When food prices soared during 2008, an unspecified but large number of livestock in these regions were sold to meet food needs and there is now a need to restock which can only be achieved when the impact of animal diseases is reduced as they impact greatly on these social groups.

Few studies are available in Africa to validate the impact of livestock diseases, but estimates at the worldwide level, indicate that average losses due to animal diseases are more than 20%. While there is hardly accurate data on losses attributed to livestock diseases in sub-Saharan Africa, it is believed that this percentage could be higher. Overall economic losses have previously been estimated at US$ 2 billion. Losses due to morbidity as reflected by reduction in growth, lactation, work output and reproduction are probably of the same magnitude.

The impact of animal diseases, either due to overt disease or disease risk, are all likely to be proportionally greater for the poor because they are exposed to more animal disease risk and have less capacity to cope with that risk than those who are better-off. This combination (exposure to risk and lack of capacity) reduces yet further their chances of escaping poverty.

Reducing the incidence of these diseases is therefore one of the priorities to be considered in order to feed the world and reduce poverty. This requires a clear political will, which the World Organization for Animal Health (OIE) and its partners such as African Union (AU) Interafrican Bureau for Animal Resources (AU-IBAR), the Food and Agriculture Organization (FAO) of the United Nations and the World Health Organization (WHO) of the United Nations must encourage at the global level.

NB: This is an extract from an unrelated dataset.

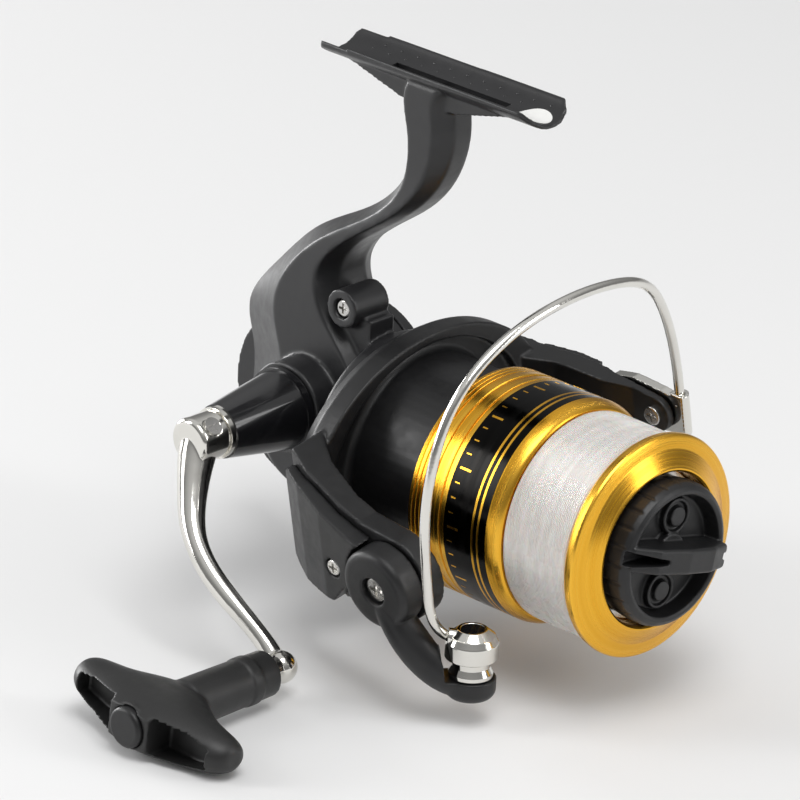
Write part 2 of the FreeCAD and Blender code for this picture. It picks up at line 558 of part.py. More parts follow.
def drag_knob():
    """Dial with a rim, a forked cross bar, and a ringed button in the hollow on each side of it."""
    dome = revolve_x([(-1.2, 9.5), (-1.2, 15.9), (2.0, KNOB_R), (5.4, KNOB_R), (6.6, 15.8), (7.2, 14.8),
                      (6.9, 13.9), (3.4, 13.0), (3.4, 4.6), (5.4, 4.6), (5.4, 0.0), (1.4, 0.0), (1.4, 9.5)])
    bar = prism_z([(3.0, -15.4), (7.6, -15.0), (10.4, -9.0), (11.4, 0), (11.2, 8.0), (9.0, 14.4), (3.0, 15.4)],
                  -2.9, 2.9)
    bar = bar.makeFillet(0.9, [e for e in bar.Edges if abs(e.Length - 5.8) > 0.01 and e.BoundBox.XMax > 6])
    shape = dome.fuse(bar)
    for side in (-1, 1):
        z = side * 8.4
        shape = shape.fuse(cyl_x(3.0, 5.0, 4.2, 0, z)).cut(cyl_x(4.0, 6.0, 3.4, 0, z).cut(bar))
        shape = shape.fuse(cyl_x(3.6, 5.4, 2.3, 0, z))
    fork = prism_x([(-16.0, -1.7), (-6.0, -0.5), (-6.0, 0.5), (-16.0, 1.7)], 4.6, 13.0)
    notch = box(5.5, 13.0, 13.2, 16.0, -0.8, 0.8)
    shape = shape.cut(fork).cut(notch)
    for k in range(24):
        groove = cyl_x(-3, 9, 0.55, 0, KNOB_R + 0.25)
        shape = shape.cut(turned(groove, k * 15.0 + 7.5))
    shape = shape.cut(cyl_x(0, 4.4, 3.9))
    return turned(shape, DIAL_TURN).removeSplitter()


# ---- crank and knob -----------------------------------------------------------------------------
def crank():
    hub = cyl_y(-47.0, -38.9, 5.4, HANDLE_X, HANDLE_Z)
    hub = hub.makeFillet(1.2, [e for e in hub.Edges if abs(e.BoundBox.YMax + 47.0) < 0.01 and e.Closed])
    limb = swept_loft([((-96.2, -42.0, 7.4), 4.2), ((-95.2, -45.0, 2.0), 4.2), ((-92.4, -48.6, -3.6), 3.5),
                       ((-89.0, -51.8, -8.8), 3.0), ((-84.4, -54.2, -13.2), 2.6), ((-72.0, -55.7, -21.4), 2.4),
                       ((-58.0, -56.0, -30.0), 2.3)])
    ball = Part.makeSphere(3.7, BALL)
    cheek = cyl_y(-60.0, -54.6, 3.2, BALL.x, BALL.z)
    shape = fuse([hub, limb, ball, cheek])
    shape = shape.cut(cyl_y(-44.5, -30, 2.6, HANDLE_X, HANDLE_Z))
    return shape.cut(pin_bore())


def pin_bore():
    """Hole for the hinge pin through the crank's hub and the shank."""
    bore = Part.makeCylinder(1.3, 20, V(0, 0, -10)).fuse(Part.makeCylinder(2.15, 8, V(0, 0, 4.85)))
    return aim(bore, CRANK_PIN_AT, CRANK_PIN_DIR)


CRANK_PIN_AT = V(HANDLE_X, -43.0, HANDLE_Z)
CRANK_PIN_DIR = V(0.684, 0, 0.73)


def crank_pin():
    shank = Part.makeCylinder(1.28, 10.6, V(0, 0, -5.6))
    head = Part.makeCylinder(2.1, 0.9, V(0, 0, 4.9))
    slot = Part.makeBox(0.6, 6, 0.6, V(-0.3, -3, 5.4))
    return aim(shank.fuse(head).cut(slot), CRANK_PIN_AT, CRANK_PIN_DIR)


def knob():
    """T-shaped grip: round neck, flared into a crossbar with a hollowed outer face."""
    rings = []
    for x, y, half_y, half_z in ((-23.6, -92.8, 1.4, 1.2), (-22.5, -92.8, 3.8, 3.2), (-18.6, -93.3, 5.6, 4.5),
                                 (-10.0, -93.8, 8.6, 5.8), (0.0, -93.0, 12.0, 6.4), (10.0, -93.8, 8.6, 5.8),
                                 (18.6, -93.3, 5.6, 4.5), (22.5, -92.8, 3.8, 3.2), (23.6, -92.8, 1.4, 1.2)):
        oval = Part.Ellipse(V(x, y + half_y, 0), V(x, y, half_z), V(x, y, 0))
        rings.append(Part.Wire(oval.toShape()))
    bar = Part.makeLoft(rings, True, False)
    face = cyl_y(-110, -50, 60, 0, 0).cut(Part.makeCylinder(62.0, 40, V(0, -102.0 + 62.0, -20), AZ))
    bar = bar.cut(face.common(box(-60, 60, -110, -88, -20, 20)))
    for side in (-1, 1):
        slot = prism_y([(side * 5.8, -4.5), (side * 14.0, -3.9), (side * 19.8, -2.5), (side * 19.8, 2.5),
                        (side * 14.0, 3.9), (side * 5.8, 4.5)], -110, -94.2)
        bar = bar.cut(slot)
    neck = Part.makeCone(5.2, 5.6, 24.0, V(0, -60.7, 0), V(0, -1, 0))
    band = cyl_y(-68.6, -66.0, 5.6)
    hub = cyl_y(-101.2, -84.0, 5.4)
    shape = fuse([bar, neck, band, hub])
    shape = shape.cut(cyl_y(-96.5, -55, 2.45)).cut(cyl_y(-104, -96.4, 4.7))
    shape = turned(shape, KNOB_TILT, AY)
    shape.translate(V(BALL.x, 0, BALL.z))
    return shape


# ---- assembly -------------------------------------------------------------------------------------
def build():
    parts = {}
    rotor_side = {}

    parts["body_frame"] = body_frame()
    parts["side_cover"] = side_cover()
    parts["cover_screws"] = Part.makeCompound(
        [screw_at(V(x, COVER_Y - 1.8, z), AY, 1.9, 1.1, 0.95, 1.6) for x, z in COVER_SCREWS])
    parts["frame_screw"] = screw_at(V(FIXING_X, -8.0, FIXING_Z), V(0, -1, 0), 2.0, 1.2, 1.1, 8.0)
    place = (HANDLE_X, HANDLE_Z)
    near_in, near_out = bearing(ring_y, -16.0, -12.0, 3.25, 6.45, place)
    far_in, far_out = bearing(ring_y, 8.0, 10.5, 3.25, 6.45, place)
    parts["crank_bearing_inner_near"] = near_in
    parts["crank_bearing_outer_near"] = near_out
    parts["crank_bearing_inner_far"] = far_in
    parts["crank_bearing_outer_far"] = far_out
    parts["pinion_bearing"] = ring_x(-76.1, -72.4, 3.45, 7.95)
    parts["roller_clutch"] = ring_x(-72.2, -63.4, 3.55, 7.95)
    parts["guide_rod"] = cyl_x(GUIDE_REAR_X + 0.1, -78.4, 1.15, 0, GUIDE_Z)
    parts["osc_gear_axle"] = cyl_y(-8.6, -3.4, 1.34, OSC_X, OSC_Z)

    parts["drive_gear"] = drive_gear()
    shank = fuse([cyl_y(-37.6, 9.4, 1.85, *place), cyl_y(-44.4, -37.6, 2.5, *place)])
    parts["handle_shank"] = shank.cut(pin_bore())
    cone = Part.makeCone(9.2, 6.2, 18.6, V(HANDLE_X, -18.9, HANDLE_Z), V(0, -1, 0))
    parts["handle_cone"] = cone.cut(cyl_y(-40, -10, 1.9, *place))
    parts["handle_collar"] = ring_y(-18.9, -17.3, 3.3, 9.7, *place)
    parts["handle_ring"] = ring_y(-38.9, -37.5, 2.55, 5.9, *place)
    cap = cyl_y(14.4, 18.2, 7.6, *place)
    cap = cap.makeFillet(1.4, [e for e in cap.Edges if abs(e.BoundBox.YMin - 18.2) < 0.01 and e.Closed])
    parts["handle_screw_cap"] = cap.fuse(cyl_y(11.2, 14.4, 3.1, *place)).fuse(cyl_y(9.5, 11.2, 1.85, *place))
    parts["crank_arm"] = crank()
    parts["crank_pin"] = crank_pin()
    parts["knob_axle"] = fuse([cyl_y(-96.0, -60.0, 2.2, BALL.x, BALL.z), cyl_y(-98.4, -96.8, 3.6, BALL.x, BALL.z),
                               cyl_y(-97.0, -95.9, 2.2, BALL.x, BALL.z)])
    parts["knob"] = knob()
    button = cyl_y(-103.0, -100.4, 4.65, BALL.x, BALL.z)
    parts["knob_cap"] = button.makeFillet(1.0, [e for e in button.Edges
                                                if abs(e.BoundBox.YMax + 103.0) < 0.01 and e.Closed])
    parts["osc_gear"] = osc_gear()
    parts["pinion"] = pinion()
    rotor_side["rotor"] = rotor()
    parts["rotor_nut"] = aim(spur(6, 5.2, 5.21, 5.2, 5.2, 2.6), V(-54.4, 0, 0), AX).cut(cyl_x(-56, -50, 2.75))
    rotor_side["near_arm_cover"] = near_cover()
    rotor_side["near_cover_screw"] = screw_at(*COVER_FIXINGS[0], shank_l=4.4)
    rotor_side["far_arm_cover"] = far_cover()
    rotor_side["far_cover_screw"] = screw_at(*COVER_FIXINGS[1], shank_l=4.4)
    rotor_side["bail_spring"] = bail_spring()
    rotor_side["bail_spring_guide"] = cyl_x(SPRING_X0 + 0.1, SPRING_X1 - 0.1, 0.75, SPRING_W, SPRING_H)
    rotor_side["near_pivot_screw"] = aim(screw(3.0, 1.3, 1.45, 3.6).fuse(
        Part.makeCylinder(0.98, 8.0, V(0, 0, -8.0))), V(PIVOT_X, HUB_FLOOR - 0.3, 0), V(0, -1, 0))
    rotor_side["far_pivot_screw"] = fuse([screw_at(V(PIVOT_X, FAR_IN, 0), V(0, -1, 0), 2.3, 1.0, 0.98, 2.4),
                                          cyl_y(FAR_OUT + 0.1, FAR_OUT + 2.6, 1.4, PIVOT_X, 0)])
    rotor_side["bail_arm"] = bail_arm()
    rotor_side["bail_wire"] = bail_wire()
    rotor_side["roller_cap"] = roller_cap()
    rotor_side["roller_cap_badge"] = roller_disc(5.7, 6.1, 2.58)
    rotor_side["roller_axle"] = roller_disc(-8.9, 4.85, 1.52)
    rotor_side["far_bail_holder"] = far_holder()
    groove = [roller_disc(-4.6, -3.8, 4.9), roller_disc(-3.8, -2.4, 4.9, 4.2), roller_disc(-2.4, -1.2, 4.2),
              roller_disc(-1.2, 0.2, 4.2, 4.9), roller_disc(0.2, 2.4, 4.9)]
    rotor_side["line_roller"] = fuse(groove).cut(roller_disc(-6, 4, 1.6))

    parts["main_shaft"] = cyl_x(SLIDER_X - 2.6, 4.1, SHAFT_R)
    parts["slider"] = slider()
    parts["slider_screw"] = screw_at(V(SLIDER_X, -2.0, 0), V(0, -1, 0), 1.3, 0.5, 0.6, 0.3)
    parts["spool_seat"] = ring_x(-30.6, -27.8, SHAFT_R, 6.4)
    parts["click_gear"] = aim(spur(18, 6.6, 7.4, 1.5, 0.7, 1.2), V(-32.0, 0, 0), AX).cut(cyl_x(-40, -20, SHAFT_R))
    parts["spool"] = spool()
    parts["spool_bushing"] = ring_x(-27.4, -9.2, SHAFT_BORE_R, SPOOL_BORE_R - 0.05)
    parts["spool_band"] = spool_band()
    parts["spool_stripes"] = Part.makeCompound([stripe(x) for x in STRIPES])
    parts["line_fill"] = line_fill()
    parts["drag_washers_felt"] = Part.makeCompound([ring_x(x, x + 0.8, 3.0, 14.4) for x in (-8.9, -6.9, -4.9)])
    parts["drag_washers_steel"] = Part.makeCompound([lugged_washer(x, x + 1.0, 2.6, 14.6, 4)
                                                     for x in (-8.0, -6.0, -4.0)])
    parts["drag_retaining_ring"] = ring_x(-2.9, -2.2, 15.0, 16.95).cut(box(-4, 0, -1.6, 1.6, 10, 18))
    parts["drag_spring"] = drag_spring()
    parts["drag_nut"] = aim(spur(6, 3.7, 3.71, 3.7, 3.7, 2.8), V(1.5, 0, 0), AX).cut(cyl_x(0, 8, SHAFT_BORE_R))
    parts["drag_knob"] = drag_knob()
    for name, shape in rotor_side.items():
        parts[name] = turned(shape, ROTOR_TURN)
    return parts


def slider():
    block = box(SLIDER_X - 2.4, SLIDER_X + 2.4, -2.6, 2.05, -9.4, 2.4)
    cuts = [cyl_x(-110, -90, SHAFT_R), cyl_x(-110, -90, 1.2, 0, GUIDE_Z),
            box(SLIDER_X - 1.5, SLIDER_X + 1.5, -3, -1.75, -12, -1.9)]
    for cut in cuts:
        block = block.cut(cut)
    return block.cut(cyl_y(-3, -1.6, 1.4, SLIDER_X, 0))


def drag_spring():
    helix = Part.makeLongHelix(1.2, 2.6, 5.2, 0)
    coil = Part.Wire(helix).makePipeShell([circle_wire(V(5.2, 0, 0), V(0, 1, 0.05), 0.45)], True, True)
    coil.rotate(ORIGIN, AY, 90)
    coil.translate(V(-2.2, 0, 0))
    return coil


def export(parts):
    os.makedirs("parts", exist_ok=True)
    for name, shape in parts.items():
        placed = shape.copy()
        placed.translate(SHIFT)
        placed.exportStep("parts/" + name + ".step")


export(build())
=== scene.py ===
"""Looks of a front-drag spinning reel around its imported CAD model, in metres."""

import json
import math
import random

import bmesh
import bpy
from mathutils import Matrix, Vector


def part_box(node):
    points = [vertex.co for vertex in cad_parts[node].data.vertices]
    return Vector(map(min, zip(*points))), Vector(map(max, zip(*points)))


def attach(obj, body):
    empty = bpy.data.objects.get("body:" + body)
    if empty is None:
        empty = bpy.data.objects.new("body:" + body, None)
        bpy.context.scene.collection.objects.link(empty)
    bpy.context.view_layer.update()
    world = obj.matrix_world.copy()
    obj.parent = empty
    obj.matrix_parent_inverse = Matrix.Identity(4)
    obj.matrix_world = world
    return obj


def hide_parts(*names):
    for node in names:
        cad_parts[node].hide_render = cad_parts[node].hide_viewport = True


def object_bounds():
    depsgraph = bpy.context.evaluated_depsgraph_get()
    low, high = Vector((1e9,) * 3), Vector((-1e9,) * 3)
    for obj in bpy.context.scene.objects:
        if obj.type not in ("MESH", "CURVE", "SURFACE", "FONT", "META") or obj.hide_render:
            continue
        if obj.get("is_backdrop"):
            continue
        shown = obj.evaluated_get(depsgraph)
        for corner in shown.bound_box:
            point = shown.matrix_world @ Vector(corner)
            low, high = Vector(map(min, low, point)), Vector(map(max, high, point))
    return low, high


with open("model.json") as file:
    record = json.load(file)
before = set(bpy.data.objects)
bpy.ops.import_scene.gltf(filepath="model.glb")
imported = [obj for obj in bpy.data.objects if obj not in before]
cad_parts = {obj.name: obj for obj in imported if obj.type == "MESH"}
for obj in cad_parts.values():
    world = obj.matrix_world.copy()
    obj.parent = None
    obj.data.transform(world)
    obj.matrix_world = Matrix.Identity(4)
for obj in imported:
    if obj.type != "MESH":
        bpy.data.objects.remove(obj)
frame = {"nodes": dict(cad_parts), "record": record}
CAD_LO, CAD_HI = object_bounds()
NODES = frame["nodes"]
MM = 0.001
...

Indeed, access to adequate supply of good quality food is not just an agricultural problem but also a public health issue which must be tackled from a global point of view. Below are some facts that support this view:

  • Since 1992, the undernourished population in developing countries has declined by just 3 million from 823 to 820 million.
  • The African Union predicts a USD$2billion annual gap in animal protein requirements by 2030.
  • 70% of people living on an income of less than a USD$1 a day are dependent upon livestock for their income and food security.
  • The rural poor constitute 66% of the population (504m) of the poorest 38 countries in Africa.
  • Livestock keepers are not only found among the rural poor, but also among the poor urban dwellers who keep them to supplement their income and protein needs.
  • 25% of their livestock die yearly because of preventable animal diseases. In some cases this statistic masks the destructive capacity of diseases such as Newcastle Disease, which affects poultry that are most affordable by the poorest, often leading to 100% flock mortality.

For these reasons human and animal health are inextricably linked and should be addressed together for sustainable poverty reduction.

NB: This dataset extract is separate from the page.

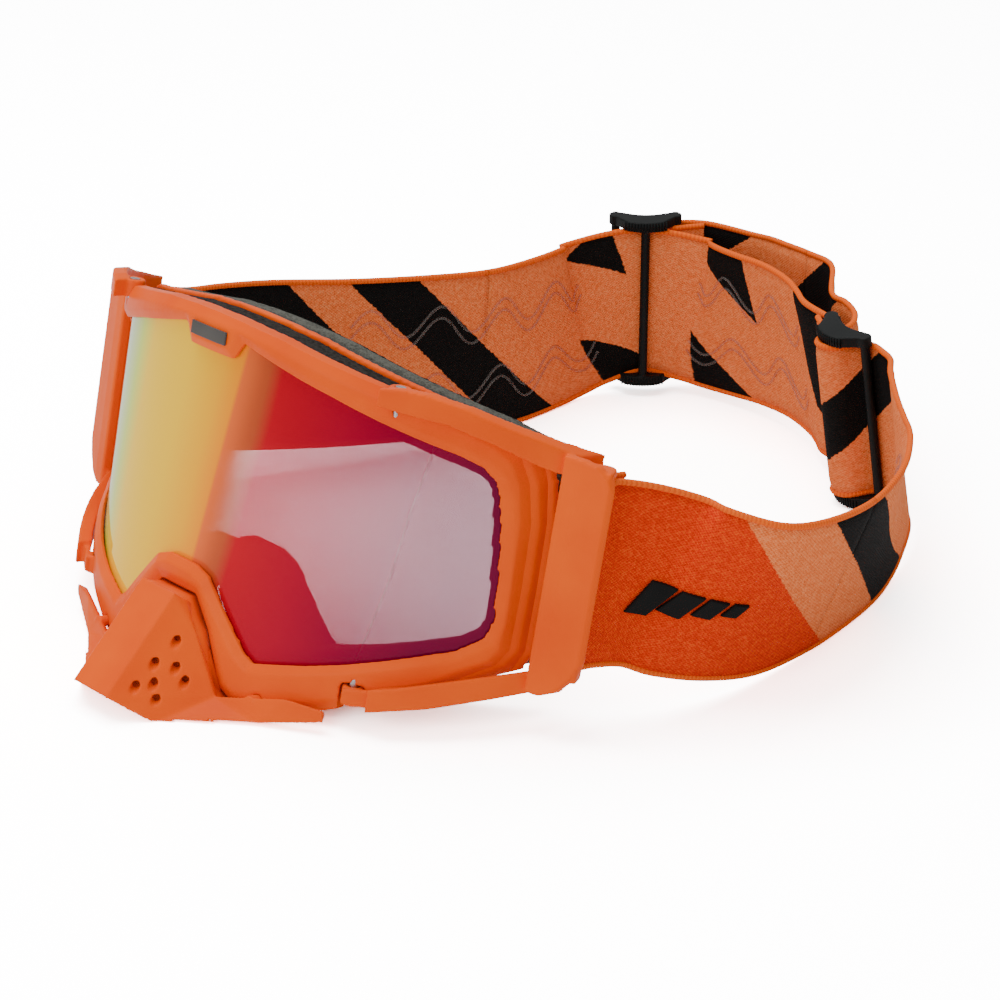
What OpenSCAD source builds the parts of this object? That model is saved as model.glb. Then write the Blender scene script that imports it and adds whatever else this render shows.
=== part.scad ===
// Motocross goggles standing on their nose guard, with the head strap laid out behind them.
// The goggle is drawn upright about its own lens, leaned back, then set above the floor.

/* [Goggle] */
// Lean of the goggle, top edge towards the wearer
lean = 13; // [11:0.5:15]
// Height of the goggle's own origin above the floor
rise = 40; // [40:0.5:44]
// Radius of the frame's front face
front_r = 88; // [87:0.5:89]
// Radius of the face side of the frame
face_r = 110; // [106:1:114]
// Thickness of the front bezel
bezel_t = 2.6; // [2.2:0.1:3]
// Thickness of the lens sheet
lens_t = 1.2; // [1:0.1:1.4]
// Width of the ledge that shows inside the lens opening
ledge_w = 3.6; // [3:0.1:4.2]
// Thickness of each firm foam layer
foam_t = 4.6; // [4:0.1:5]
// Thickness of the fleece
fleece_t = 2.4; // [2:0.1:3]

/* [Outriggers] */
// Thickness of an outrigger arm
arm_t = 3.6; // [3:0.1:4]
// Gap between an arm and the frame
arm_gap = 0.4; // [0.3:0.05:0.6]
// Radius of the hinge pins
pin_r = 1.25; // [1:0.05:1.4]
// Radial play of the arms on their pins
pin_play = 0.05; // [0.02:0.01:0.1]

/* [Nose guard] */
// Wall of the nose guard
guard_t = 2; // [1.6:0.1:2.4]
// Radius of the cooling holes
guard_hole_r = 1.05; // [0.8:0.05:1.2]
// Radius of the two pegs that hold the guard
peg_r = 1.4; // [1.2:0.1:1.6]

/* [Strap] */
// Width of the elastic
strap_w = 45; // [44:1:46]
// Thickness of the elastic
strap_t = 1.4; // [1.2:0.1:1.5]
// Radius of a slide's bars
bar_r = 1.3; // [1.2:0.1:1.4]
// Distance from a slide's centre bar to its side bars
bar_pitch = 8.6; // [8.4:0.1:9]
// How far the side bars stand outside the strap's middle
side_step = 3.45; // [3.4:0.05:3.7]
// How far the centre bar stands inside the strap's middle
centre_step = 2.3; // [2.3:0.05:2.6]

/* [Hidden] */
$fn = 96;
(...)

Unfortunately, output from livestock has decreased by 25% partly because of diseases whose prevention is constrained by limited availability of vaccines and poor vaccine distribution systems. This is particularly critical for neglected diseases such as PPR in sheep and goats, CCPP in goats, CBPP in cattle and ND in poultry, which by coincidence have the highest impact among the poor livestock keepers.

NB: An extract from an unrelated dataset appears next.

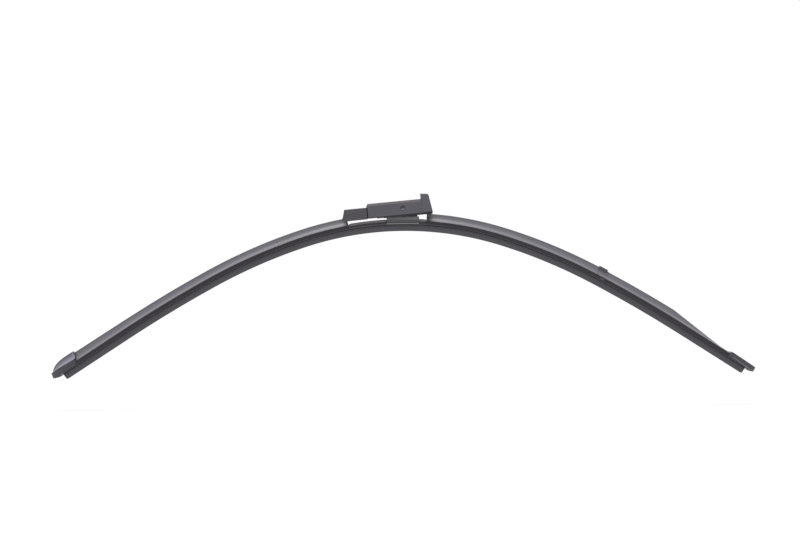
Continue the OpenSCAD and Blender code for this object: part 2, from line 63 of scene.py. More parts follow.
# %% [markdown]
# ## The bent rails
# A flat blade gets its arch from two spring steel strips, rolled to a curve that presses the rubber evenly on
# the glass. A spline could follow it, but the real curve is rolled in stretches of one radius each, so it is
# computed here as a chain of arcs. Every long piece of the blade is a profile carried along this one line.

# %% The line of the rails
BENDS = ((281.0, 17.8), (468.0, 10.5), (1124.0, 4.4), (20000.0, 5.0))  # radius in mm, turn in degrees
PIVOT_H = 12.2  # height of the hinge pin above the rails
RAIL_H = 7.0  # height of the rails above the wiping edge
HALF_LEN = 325.0  # half the length of the rubber


def rail_line(station):
    """x, z and tilt of the rails at signed lengths from below the pin, for a whole array of them.

    Each arc starts where the last one ended, with the same tangent, so its centre lies one radius down the
    joint's normal. A point is the centre plus the radius times (sin tilt, cos tilt), and the tilt grows by
    length over radius. The left half is the right half with x and tilt turned round."""
    s = np.abs(np.asarray(station, float))
    side = np.where(np.asarray(station) < 0, -1.0, 1.0)
    x, z, tilt = np.zeros_like(s), np.zeros_like(s), np.zeros_like(s)
    start, turned, joint = 0.0, 0.0, np.array([0.0, -PIVOT_H])
    for radius, degrees in BENDS:
        centre = joint - radius * np.array([math.sin(turned), math.cos(turned)])
        on = s >= start
        tilt = np.where(on, turned + (s - start) / radius, tilt)
        x = np.where(on, centre[0] + radius * np.sin(tilt), x)
        z = np.where(on, centre[1] + radius * np.cos(tilt), z)
        start += radius * math.radians(degrees)
        turned += math.radians(degrees)
        joint = centre + radius * np.array([math.sin(turned), math.cos(turned)])
    return side * x, z, side * tilt


print("rail ends, mm:", [round(float(v), 2) for v in rail_line(HALF_LEN)[0:2]])

# %% [markdown]
# ## From numbers to a mesh
# An extruded strip is the same profile repeated along a line. With numpy the whole grid of points is one sum
# of arrays: no loop visits a vertex. The grid then becomes quads, with one polygon closing each end.


# %% Grid, mesh and object
def place(station, y, height):
    """Points at these stations, sideways distances and heights over the wiping edge.

    A point is the rail's point, plus its height over the rails along the rails' normal (sin tilt, cos tilt)."""
    station, y, height = np.broadcast_arrays(station, y, height)
    x, z, tilt = rail_line(station)
    up = height - RAIL_H
    return np.stack([x + up * np.sin(tilt), y, z + up * np.cos(tilt)], axis=-1)


def carry(profile, station):
    """Grid of points of a profile carried along the rails: row i is a station, column j a profile point.

    One profile of (y, height) serves every station, or there is one for each. A station may also be
    given for each point, which slants or rounds an end."""
    profile = np.broadcast_to(profile, (len(station), *np.shape(profile)[-2:]))
    station = np.asarray(station, float)
    return place(station if station.ndim == 2 else station[:, None], profile[..., 0], profile[..., 1])


def lengths(points):
    """Running length along the last but one axis of an array of points, starting at nought."""
    steps = np.linalg.norm(np.diff(points, axis=-2), axis=-1)
    zero = np.zeros(steps.shape[:-1] + (1,))
    return np.concatenate([zero, np.cumsum(steps, axis=-1)], axis=-1)


def closed_grid(grid, tags=0, tone=0.0):
    """Vertices, faces, UV corners, material numbers and tones of a grid whose rows are closed rings.

    Face (i, j) joins points j and j + 1 of rings i and i + 1. The first and last rings become the end
    faces. If the signed volume comes out negative, every face is turned round. U is the length along
    the piece and V the length round it, in metres, so that a pattern keeps its real size. A tag is the
    number of a face's material, given for each column or for each face. A tone is painted light and
    shade, from 0 for dark to 1 for light, given for each column or for each point."""
    m, n, _ = grid.shape
    i, j = np.meshgrid(np.arange(m - 1), np.arange(n), indexing="ij")
    k = (j + 1) % n
    quads = np.stack([i * n + j, i * n + k, (i + 1) * n + k, (i + 1) * n + j], axis=-1).reshape(-1, 4)
    u = np.broadcast_to(lengths(grid[:, :1].swapaxes(0, 1))[0][:, None], (m, n)) * MM
    v = np.broadcast_to(lengths(np.concatenate([grid[:1], grid[:1, :1]], axis=1))[0], (m, n + 1)) * MM
    corners = np.stack([np.stack([u[i + di, j], v[i, j + dj]], -1) for di, dj in ((0, 0), (0, 1), (1, 1), (1, 0))],
                       axis=-2).reshape(-1, 4, 2)
    p = grid.reshape(-1, 3)
    a, b, c, d = (p[quads[:, corner]] for corner in range(4))
    volume = (np.einsum("ij,ij->i", a, np.cross(b, c)) + np.einsum("ij,ij->i", a, np.cross(c, d))).sum()
    if volume < 0:
        quads, corners = quads[:, ::-1], corners[:, ::-1]
    first, last = np.arange(n), np.arange(n) + (m - 1) * n
    ends = [first if volume < 0 else first[::-1], last[::-1] if volume < 0 else last]
    faces = quads.tolist() + [e.tolist() for e in ends]
    uv = np.concatenate([corners.reshape(-1, 2)] + [p[e][:, [0, 1]] * MM for e in ends])
    marks = np.broadcast_to(tags, (m - 1, n)).ravel()
    return p, faces, uv, np.concatenate([marks, [0, 0]]), np.broadcast_to(tone, (m, n)).ravel()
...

Although vaccines for these diseases exist, and are produced by African laboratories, the technology used to produce some of the vaccines is not entirely in conformity with the current global trend. This is further compounded by acutely limited resources and investments that are required to increase their production capacity, distribution and delivery. Quick investments and financial resources are therefore required in order to improve access to quality vaccines. This approach is supported by the World Development Report (2000/2001) which emphasizes on "a change of focus from development that supports the national economy to a direct focus on the ailments of the poor."